The containers carry products such as electronics, clothing and other goods to the United States from abroad.

"The more rail transportation we get in this area (the more it) will help not only with the specific jobs created, but in beefing up the rail access we already have," said Jack Roberts, executive director of the Lane Metro Partnership, the county's leading economic development agency. "We can get more shipments, the timing is better. ... Rail access is one of the things a lot of companies are now looking for in terms of location decisions, because trucking is not as competitive with high gas prices."

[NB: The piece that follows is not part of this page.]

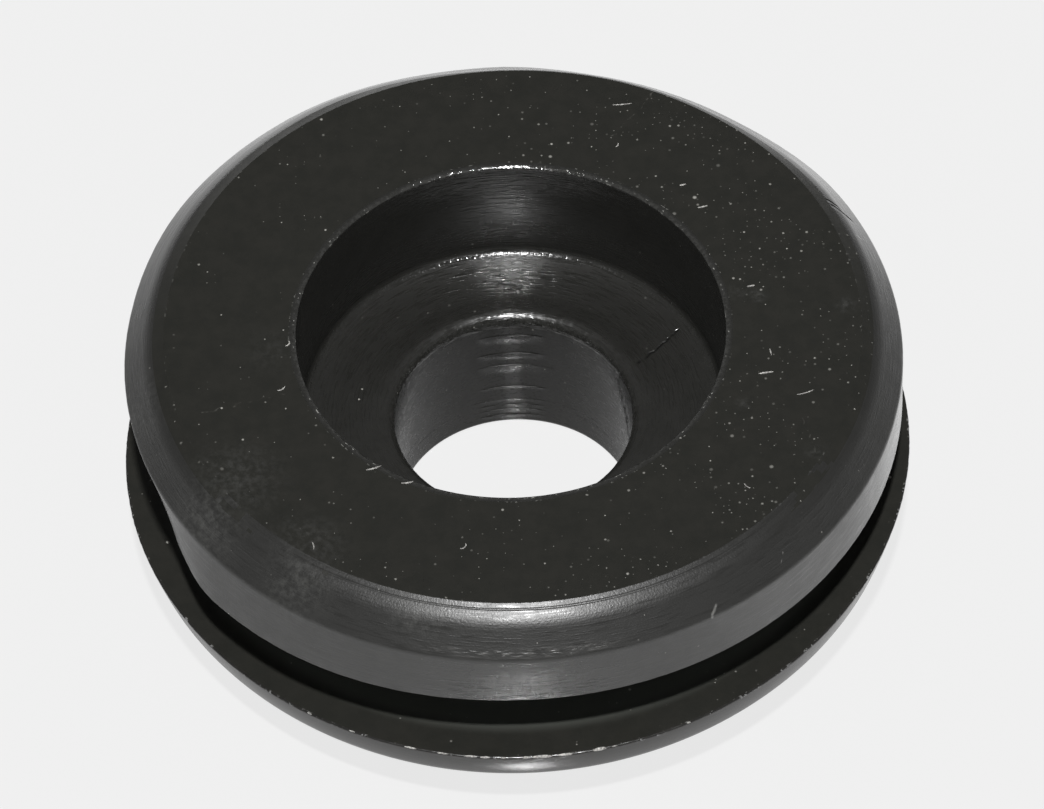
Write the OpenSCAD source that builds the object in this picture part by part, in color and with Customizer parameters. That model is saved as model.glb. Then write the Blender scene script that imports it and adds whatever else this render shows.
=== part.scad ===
// Grooved rubber gasket: a head and a foot flange joined by a neck, with a
// stepped hole down the middle. It is one moulded and turned piece.
// The origin is at the centre of the bottom face, and +Z is the axis.

/* [Head] */
// Outer diameter of the head flange
head_d = 39.4; // [36:0.1:52]
// Thickness of the head flange
head_h = 5.1; // [3.5:0.1:8]
// Height of the bevel on the head's outer edge
bevel_h = 2; // [0.4:0.1:3]
// Width of the bevel on the head's outer edge
bevel_w = 2.1; // [0.4:0.1:3.5]
// How far the middle of the bevel bows outward from a straight bevel
bevel_bow = 0.24; // [0.05:0.01:0.3]

/* [Groove] */
// Height of the groove that grips a panel
groove_h = 4.1; // [2:0.1:8]
// Diameter of the neck at the bottom of the groove
neck_d = 28; // [26:0.1:34]

/* [Foot] */
// Outer diameter of the foot flange, at its sharp upper edge
foot_d = 40; // [36:0.1:52]
// Thickness of the foot flange
foot_h = 5.4; // [4:0.1:9]
// Angle by which the foot's rim leans in below its upper edge
rim_lean = 20; // [5:1:35]
// Radius of the round between the foot's rim and its bottom face
foot_round_r = 5.1; // [1:0.1:5.1]

/* [Hole] */
// Diameter of the counterbore
counterbore_d = 21.7; // [16:0.1:24]
// Depth of the counterbore below the top face
counterbore_depth = 6.6; // [2:0.1:8]
// Radius of the fillet in the corner of the counterbore
counterbore_fillet_r = 0.3; // [0.1:0.1:1]
// Diameter of the through bore
bore_d = 12.1; // [6:0.1:15]

/* [Hidden] */
$fn = 128;
rubber = [0.11, 0.105, 0.1];

total_h = foot_h + groove_h + head_h;
foot_r = foot_d / 2;
shelf_z = total_h - counterbore_depth;
// Overrun of a cut past the face that it breaks through
cut = 1;

// The foot's round touches the bottom face and the leaning rim.
round_r = min(foot_round_r, foot_h * 0.95);
round_touch_z = round_r * (1 - sin(rim_lean));
round_touch_x = foot_r - (foot_h - round_touch_z) * tan(rim_lean);
round_centre = [round_touch_x - round_r * cos(rim_lean), round_r];

// The bevel bows outward along an arc that ends at both of the bevel's edges.
bow_chord = norm([bevel_w, bevel_h]);
bow_r = bow_chord * bow_chord / (8 * bevel_bow) + bevel_bow / 2;
bow_centre = [head_d / 2 - bevel_w / 2, head_h - bevel_h / 2]
  - (bow_r - bevel_bow) * [bevel_h, bevel_w] / bow_chord;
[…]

APM Terminals operates container terminals in 45 ports, according to the company's Web site, and handled more than 28 million containers in 2006 - a growth of more than 18 percent in a year.
"This is huge," said State Sen. Joanne Verger, D-Coos Bay. "It's as big as anything the state of Oregon has had happen for a long time."

Last week the Legislature sent to Gov. Ted Kulongoski a bill that sets aside $60 million in lottery funding to deepen the shipping channel in Coos Bay from 37 to 51 feet. It is a mammoth task and the U.S. Army Corps of Engineers is being asked to match that money with $60 million in federal funds, and sign off on the environmental impacts of a dig that would make Coos Bay's channel deeper than the Columbia River.

Verger is confident that the Corps will play ball, but even if it doesn't, she said, APM has agreed to put up the $60 million itself. The company also has agreed to reimburse the state every penny of its investment if the facility isn't built by 2019.